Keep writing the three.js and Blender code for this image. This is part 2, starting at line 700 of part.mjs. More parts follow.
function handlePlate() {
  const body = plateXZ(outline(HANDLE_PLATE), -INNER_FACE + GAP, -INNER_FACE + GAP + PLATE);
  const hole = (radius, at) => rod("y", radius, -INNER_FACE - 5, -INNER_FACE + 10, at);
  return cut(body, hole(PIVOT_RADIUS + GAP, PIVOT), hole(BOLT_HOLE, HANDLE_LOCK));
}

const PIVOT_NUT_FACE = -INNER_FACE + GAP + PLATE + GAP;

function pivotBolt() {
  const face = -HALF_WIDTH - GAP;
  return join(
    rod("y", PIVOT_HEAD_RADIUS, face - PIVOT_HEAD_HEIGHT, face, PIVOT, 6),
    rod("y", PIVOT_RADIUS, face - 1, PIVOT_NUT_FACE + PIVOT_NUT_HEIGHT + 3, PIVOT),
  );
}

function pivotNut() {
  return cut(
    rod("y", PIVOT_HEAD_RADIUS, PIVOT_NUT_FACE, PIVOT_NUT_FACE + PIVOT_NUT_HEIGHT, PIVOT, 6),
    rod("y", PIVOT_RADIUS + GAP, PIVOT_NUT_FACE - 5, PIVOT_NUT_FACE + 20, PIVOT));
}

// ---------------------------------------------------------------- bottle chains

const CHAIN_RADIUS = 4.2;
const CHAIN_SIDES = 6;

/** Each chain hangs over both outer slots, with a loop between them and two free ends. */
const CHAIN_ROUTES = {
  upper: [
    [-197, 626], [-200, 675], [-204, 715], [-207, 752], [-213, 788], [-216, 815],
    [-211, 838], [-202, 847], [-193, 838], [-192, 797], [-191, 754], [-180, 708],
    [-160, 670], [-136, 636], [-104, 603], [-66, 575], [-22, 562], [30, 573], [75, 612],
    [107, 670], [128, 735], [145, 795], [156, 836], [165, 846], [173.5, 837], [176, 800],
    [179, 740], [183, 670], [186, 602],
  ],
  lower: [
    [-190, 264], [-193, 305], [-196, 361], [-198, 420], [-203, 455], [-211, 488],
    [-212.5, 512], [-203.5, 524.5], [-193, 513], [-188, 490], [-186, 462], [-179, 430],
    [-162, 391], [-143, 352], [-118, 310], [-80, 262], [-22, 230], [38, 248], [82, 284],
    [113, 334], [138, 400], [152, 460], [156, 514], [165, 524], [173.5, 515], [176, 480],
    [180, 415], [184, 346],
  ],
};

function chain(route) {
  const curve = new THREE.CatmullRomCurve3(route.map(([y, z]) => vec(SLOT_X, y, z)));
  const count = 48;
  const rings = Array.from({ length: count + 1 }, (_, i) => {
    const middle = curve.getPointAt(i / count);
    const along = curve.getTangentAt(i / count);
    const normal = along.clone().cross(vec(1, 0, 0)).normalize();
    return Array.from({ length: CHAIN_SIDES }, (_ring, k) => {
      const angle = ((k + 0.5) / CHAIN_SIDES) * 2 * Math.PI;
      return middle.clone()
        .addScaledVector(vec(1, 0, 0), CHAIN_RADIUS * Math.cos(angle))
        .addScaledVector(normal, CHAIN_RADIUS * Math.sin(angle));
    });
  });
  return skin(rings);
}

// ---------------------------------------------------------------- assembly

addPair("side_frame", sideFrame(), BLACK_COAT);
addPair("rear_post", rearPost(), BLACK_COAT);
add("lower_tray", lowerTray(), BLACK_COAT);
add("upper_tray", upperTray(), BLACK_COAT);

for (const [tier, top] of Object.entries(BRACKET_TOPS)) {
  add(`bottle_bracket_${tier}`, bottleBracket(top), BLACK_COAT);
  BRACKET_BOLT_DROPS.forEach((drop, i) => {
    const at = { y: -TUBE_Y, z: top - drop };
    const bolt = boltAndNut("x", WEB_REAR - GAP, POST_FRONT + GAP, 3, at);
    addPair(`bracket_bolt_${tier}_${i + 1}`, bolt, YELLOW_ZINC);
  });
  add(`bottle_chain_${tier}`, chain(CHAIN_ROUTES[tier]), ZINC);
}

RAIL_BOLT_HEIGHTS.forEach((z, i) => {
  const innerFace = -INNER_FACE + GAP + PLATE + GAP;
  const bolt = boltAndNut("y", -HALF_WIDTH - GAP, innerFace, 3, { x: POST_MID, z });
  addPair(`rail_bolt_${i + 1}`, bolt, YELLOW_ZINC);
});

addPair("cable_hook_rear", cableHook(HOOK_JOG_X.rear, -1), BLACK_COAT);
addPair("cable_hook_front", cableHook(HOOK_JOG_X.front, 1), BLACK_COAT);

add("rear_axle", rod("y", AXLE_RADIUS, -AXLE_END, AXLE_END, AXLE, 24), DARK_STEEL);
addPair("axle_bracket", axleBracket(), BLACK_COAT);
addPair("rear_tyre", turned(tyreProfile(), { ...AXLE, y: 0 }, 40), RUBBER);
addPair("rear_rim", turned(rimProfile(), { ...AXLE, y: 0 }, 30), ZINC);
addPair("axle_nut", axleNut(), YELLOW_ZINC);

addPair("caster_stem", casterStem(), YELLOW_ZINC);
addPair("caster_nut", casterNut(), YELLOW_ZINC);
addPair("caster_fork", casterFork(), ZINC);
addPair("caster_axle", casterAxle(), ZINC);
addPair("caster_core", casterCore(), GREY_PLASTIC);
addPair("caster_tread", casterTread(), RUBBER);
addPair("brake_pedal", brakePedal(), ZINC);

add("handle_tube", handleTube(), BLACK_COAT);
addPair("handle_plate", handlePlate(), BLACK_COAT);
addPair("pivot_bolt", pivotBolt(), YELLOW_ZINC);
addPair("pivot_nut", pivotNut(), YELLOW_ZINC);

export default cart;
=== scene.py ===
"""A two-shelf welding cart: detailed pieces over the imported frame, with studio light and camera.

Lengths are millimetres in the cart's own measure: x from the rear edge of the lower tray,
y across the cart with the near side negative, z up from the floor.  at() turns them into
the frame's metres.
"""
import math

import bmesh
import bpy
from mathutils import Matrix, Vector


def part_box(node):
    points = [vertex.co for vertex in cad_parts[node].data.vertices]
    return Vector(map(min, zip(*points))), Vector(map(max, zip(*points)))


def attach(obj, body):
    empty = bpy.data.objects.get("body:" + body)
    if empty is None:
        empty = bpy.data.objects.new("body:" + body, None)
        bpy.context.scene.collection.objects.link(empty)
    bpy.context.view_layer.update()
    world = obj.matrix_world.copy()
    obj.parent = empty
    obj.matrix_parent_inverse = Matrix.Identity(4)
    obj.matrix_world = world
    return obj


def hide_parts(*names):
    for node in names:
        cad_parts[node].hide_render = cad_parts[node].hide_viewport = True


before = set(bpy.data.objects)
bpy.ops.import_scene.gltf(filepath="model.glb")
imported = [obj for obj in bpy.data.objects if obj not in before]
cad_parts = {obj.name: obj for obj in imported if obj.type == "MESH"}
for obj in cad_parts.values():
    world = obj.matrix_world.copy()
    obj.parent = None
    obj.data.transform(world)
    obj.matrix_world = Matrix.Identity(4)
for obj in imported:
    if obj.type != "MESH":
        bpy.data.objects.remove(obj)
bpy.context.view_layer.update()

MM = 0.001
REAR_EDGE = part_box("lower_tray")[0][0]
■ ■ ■
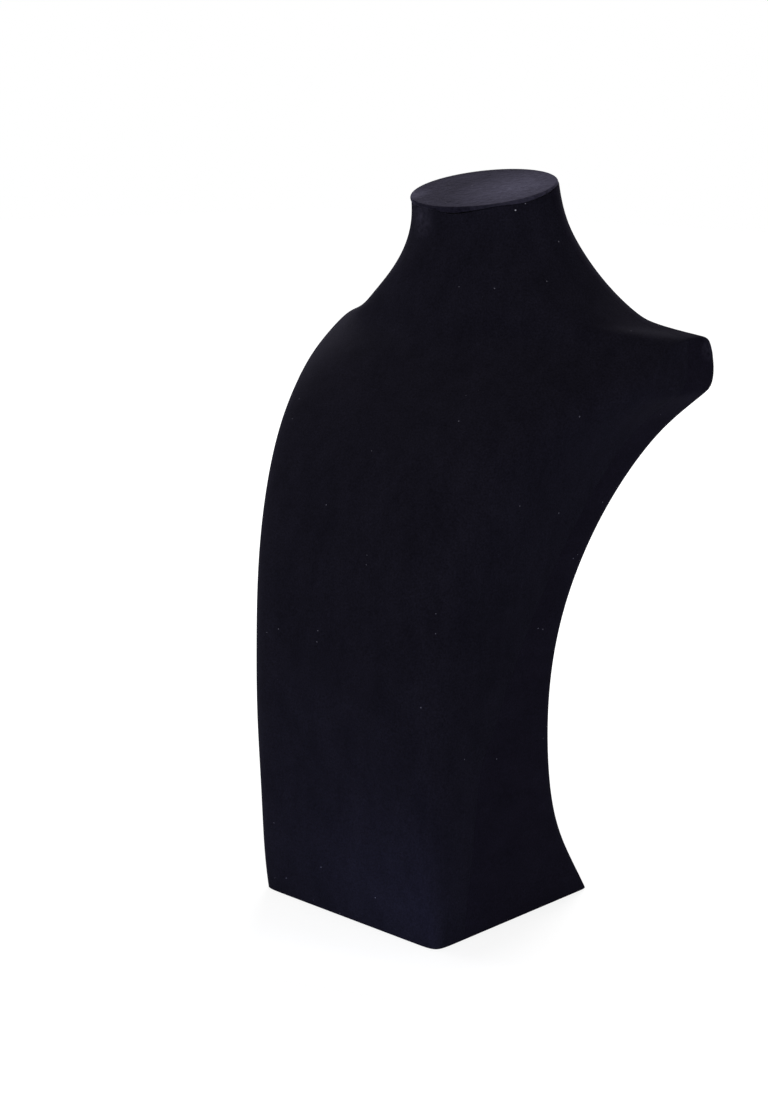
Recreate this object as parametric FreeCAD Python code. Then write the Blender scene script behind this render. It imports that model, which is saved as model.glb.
■ ■ ■
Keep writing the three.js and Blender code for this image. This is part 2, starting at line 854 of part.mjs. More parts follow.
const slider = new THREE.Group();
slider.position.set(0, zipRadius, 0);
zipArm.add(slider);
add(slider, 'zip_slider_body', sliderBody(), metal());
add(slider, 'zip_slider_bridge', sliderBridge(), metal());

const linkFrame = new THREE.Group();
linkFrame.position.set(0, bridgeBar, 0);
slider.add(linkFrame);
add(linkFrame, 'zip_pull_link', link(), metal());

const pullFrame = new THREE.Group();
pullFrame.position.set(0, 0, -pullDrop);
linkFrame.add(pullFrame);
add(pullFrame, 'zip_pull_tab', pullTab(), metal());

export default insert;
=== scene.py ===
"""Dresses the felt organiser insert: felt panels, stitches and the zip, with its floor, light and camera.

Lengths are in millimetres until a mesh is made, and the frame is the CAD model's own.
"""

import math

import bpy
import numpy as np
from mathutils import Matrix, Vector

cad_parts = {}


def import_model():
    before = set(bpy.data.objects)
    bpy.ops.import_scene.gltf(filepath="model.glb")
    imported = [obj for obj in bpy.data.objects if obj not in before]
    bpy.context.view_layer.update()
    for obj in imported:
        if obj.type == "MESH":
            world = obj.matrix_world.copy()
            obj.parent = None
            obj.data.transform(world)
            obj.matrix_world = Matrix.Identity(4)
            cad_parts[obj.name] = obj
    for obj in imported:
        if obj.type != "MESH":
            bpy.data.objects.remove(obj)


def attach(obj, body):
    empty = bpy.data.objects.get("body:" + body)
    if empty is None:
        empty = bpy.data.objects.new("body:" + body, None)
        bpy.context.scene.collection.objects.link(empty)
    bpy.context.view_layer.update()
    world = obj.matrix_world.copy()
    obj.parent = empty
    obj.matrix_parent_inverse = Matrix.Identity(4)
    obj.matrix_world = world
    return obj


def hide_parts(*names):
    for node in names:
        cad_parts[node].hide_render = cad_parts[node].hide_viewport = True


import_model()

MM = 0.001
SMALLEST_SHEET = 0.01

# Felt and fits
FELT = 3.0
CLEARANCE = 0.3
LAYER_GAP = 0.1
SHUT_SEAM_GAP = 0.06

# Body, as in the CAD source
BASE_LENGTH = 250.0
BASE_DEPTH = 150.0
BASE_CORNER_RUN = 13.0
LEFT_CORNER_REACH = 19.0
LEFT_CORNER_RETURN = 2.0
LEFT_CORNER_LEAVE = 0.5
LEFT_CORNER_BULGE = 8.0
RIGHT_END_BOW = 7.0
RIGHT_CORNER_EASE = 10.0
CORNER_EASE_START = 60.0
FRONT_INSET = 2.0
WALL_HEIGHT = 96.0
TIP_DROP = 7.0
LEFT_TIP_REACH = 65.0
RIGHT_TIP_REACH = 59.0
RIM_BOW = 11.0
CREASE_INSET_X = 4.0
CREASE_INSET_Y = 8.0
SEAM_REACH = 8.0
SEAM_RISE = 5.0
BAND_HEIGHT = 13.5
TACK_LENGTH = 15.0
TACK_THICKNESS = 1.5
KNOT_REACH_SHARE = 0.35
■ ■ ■
◆ **Exercise details**
The lines to transcribe begin at the line with "pullFrame.position.set(0, 0, -pullDrop);" and end at the line with "SHUT_SEAM_GAP = 0.06"; copy them exactly, both ends included.

◆ **Right answer**
pullFrame.position.set(0, 0, -pullDrop);
linkFrame.add(pullFrame);
add(pullFrame, 'zip_pull_tab', pullTab(), metal());

export default insert;
=== scene.py ===
"""Dresses the felt organiser insert: felt panels, stitches and the zip, with its floor, light and camera.

Lengths are in millimetres until a mesh is made, and the frame is the CAD model's own.
"""

import math

import bpy
import numpy as np
from mathutils import Matrix, Vector

cad_parts = {}


def import_model():
    before = set(bpy.data.objects)
    bpy.ops.import_scene.gltf(filepath="model.glb")
    imported = [obj for obj in bpy.data.objects if obj not in before]
    bpy.context.view_layer.update()
    for obj in imported:
        if obj.type == "MESH":
            world = obj.matrix_world.copy()
            obj.parent = None
            obj.data.transform(world)
            obj.matrix_world = Matrix.Identity(4)
            cad_parts[obj.name] = obj
    for obj in imported:
        if obj.type != "MESH":
            bpy.data.objects.remove(obj)


def attach(obj, body):
    empty = bpy.data.objects.get("body:" + body)
    if empty is None:
        empty = bpy.data.objects.new("body:" + body, None)
        bpy.context.scene.collection.objects.link(empty)
    bpy.context.view_layer.update()
    world = obj.matrix_world.copy()
    obj.parent = empty
    obj.matrix_parent_inverse = Matrix.Identity(4)
    obj.matrix_world = world
    return obj


def hide_parts(*names):
    for node in names:
        cad_parts[node].hide_render = cad_parts[node].hide_viewport = True


import_model()

MM = 0.001
SMALLEST_SHEET = 0.01

# Felt and fits
FELT = 3.0
CLEARANCE = 0.3
LAYER_GAP = 0.1
SHUT_SEAM_GAP = 0.06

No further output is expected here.